→ **Prompt**
Set down the material exactly as given, please, from its first line through the line that includes "level = height if top else 0".

— Start of Collected material —

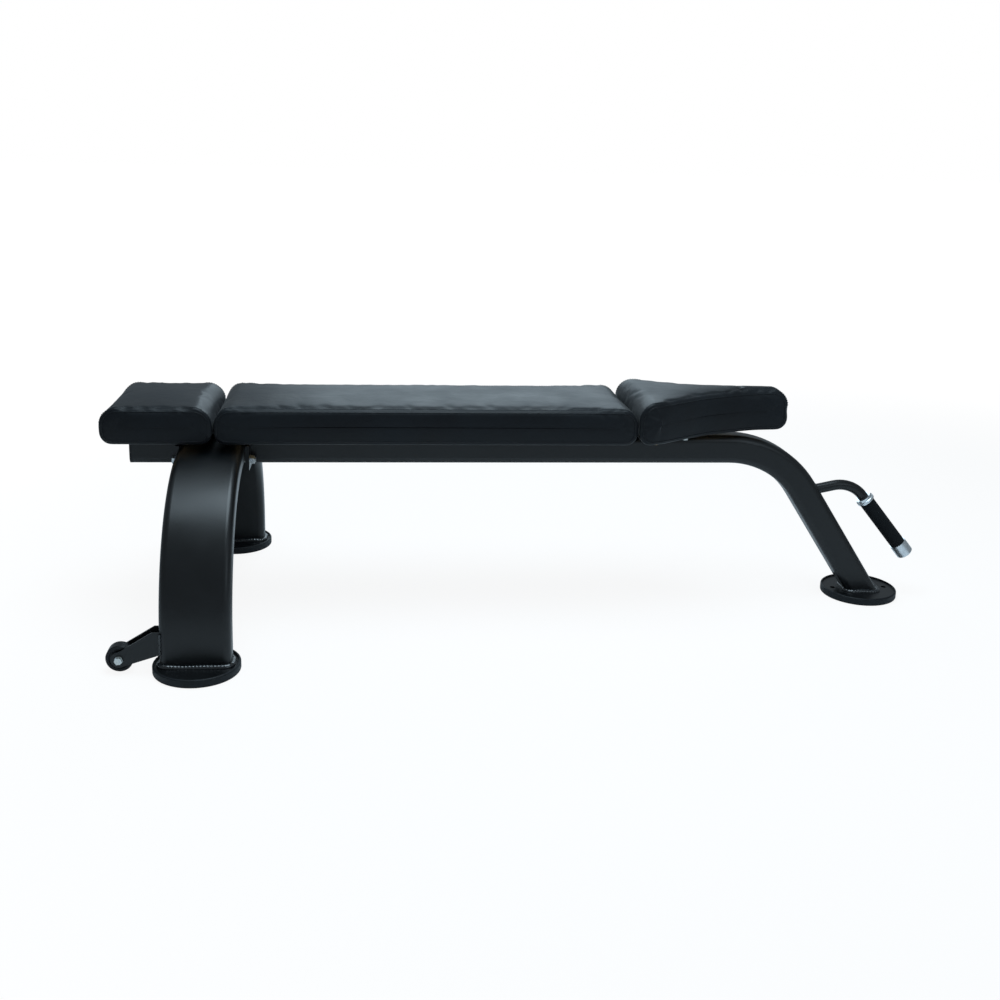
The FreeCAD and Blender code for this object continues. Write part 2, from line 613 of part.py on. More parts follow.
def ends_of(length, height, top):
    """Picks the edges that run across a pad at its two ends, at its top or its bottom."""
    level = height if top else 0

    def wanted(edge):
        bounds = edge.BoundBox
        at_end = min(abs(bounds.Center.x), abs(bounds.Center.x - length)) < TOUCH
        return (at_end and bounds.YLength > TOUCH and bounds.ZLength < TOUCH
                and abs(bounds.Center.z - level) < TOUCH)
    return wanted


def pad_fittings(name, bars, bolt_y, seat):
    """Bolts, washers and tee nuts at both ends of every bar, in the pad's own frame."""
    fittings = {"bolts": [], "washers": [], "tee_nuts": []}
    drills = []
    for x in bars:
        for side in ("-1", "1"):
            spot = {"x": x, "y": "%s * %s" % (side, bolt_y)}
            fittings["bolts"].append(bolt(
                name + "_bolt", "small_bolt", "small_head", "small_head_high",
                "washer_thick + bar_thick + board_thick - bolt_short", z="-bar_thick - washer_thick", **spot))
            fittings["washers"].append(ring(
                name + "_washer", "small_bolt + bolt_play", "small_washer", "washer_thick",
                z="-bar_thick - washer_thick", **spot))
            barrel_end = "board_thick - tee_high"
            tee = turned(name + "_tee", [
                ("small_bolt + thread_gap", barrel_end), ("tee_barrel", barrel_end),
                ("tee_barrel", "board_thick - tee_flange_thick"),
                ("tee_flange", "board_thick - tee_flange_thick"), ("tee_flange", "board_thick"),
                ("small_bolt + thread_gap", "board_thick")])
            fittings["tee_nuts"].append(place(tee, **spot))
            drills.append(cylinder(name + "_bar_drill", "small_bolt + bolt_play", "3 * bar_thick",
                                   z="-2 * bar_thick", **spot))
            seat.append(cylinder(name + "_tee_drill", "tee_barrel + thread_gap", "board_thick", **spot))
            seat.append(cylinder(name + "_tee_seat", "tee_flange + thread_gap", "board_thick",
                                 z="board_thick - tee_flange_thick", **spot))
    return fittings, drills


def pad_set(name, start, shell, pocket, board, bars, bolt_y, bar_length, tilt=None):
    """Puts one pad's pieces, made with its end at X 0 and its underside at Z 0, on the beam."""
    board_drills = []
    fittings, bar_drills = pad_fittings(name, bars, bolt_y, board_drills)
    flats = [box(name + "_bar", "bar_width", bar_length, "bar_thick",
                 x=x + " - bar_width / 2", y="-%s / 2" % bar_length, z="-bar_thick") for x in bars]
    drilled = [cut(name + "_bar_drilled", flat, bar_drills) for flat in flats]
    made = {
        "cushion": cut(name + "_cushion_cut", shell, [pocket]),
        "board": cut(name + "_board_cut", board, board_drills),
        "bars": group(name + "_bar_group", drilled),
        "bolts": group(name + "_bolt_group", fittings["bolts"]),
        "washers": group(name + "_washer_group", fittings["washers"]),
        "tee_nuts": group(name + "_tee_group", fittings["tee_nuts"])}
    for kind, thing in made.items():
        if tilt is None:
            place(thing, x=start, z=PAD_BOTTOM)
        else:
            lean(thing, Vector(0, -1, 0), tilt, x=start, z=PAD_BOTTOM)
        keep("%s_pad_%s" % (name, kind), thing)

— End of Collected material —

→ **The output**
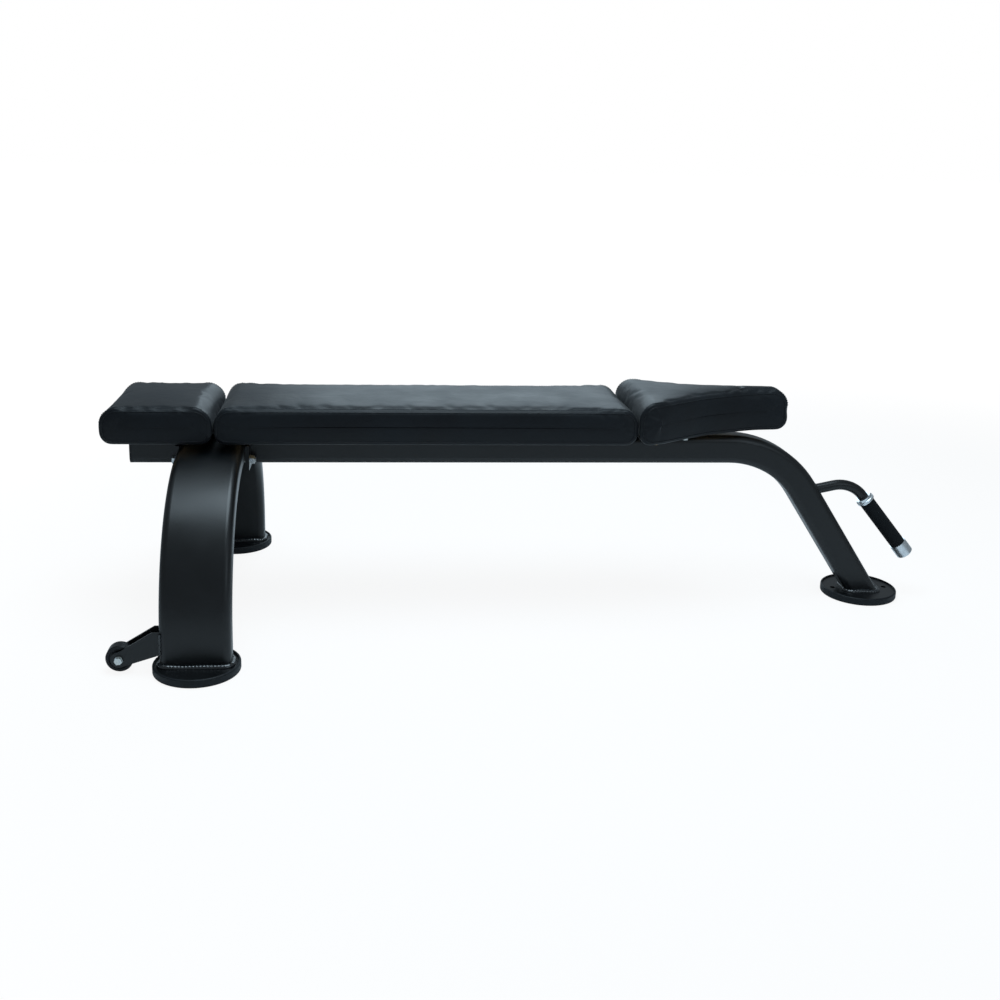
The FreeCAD and Blender code for this object continues. Write part 2, from line 613 of part.py on. More parts follow.
def ends_of(length, height, top):
    """Picks the edges that run across a pad at its two ends, at its top or its bottom."""
    level = height if top else 0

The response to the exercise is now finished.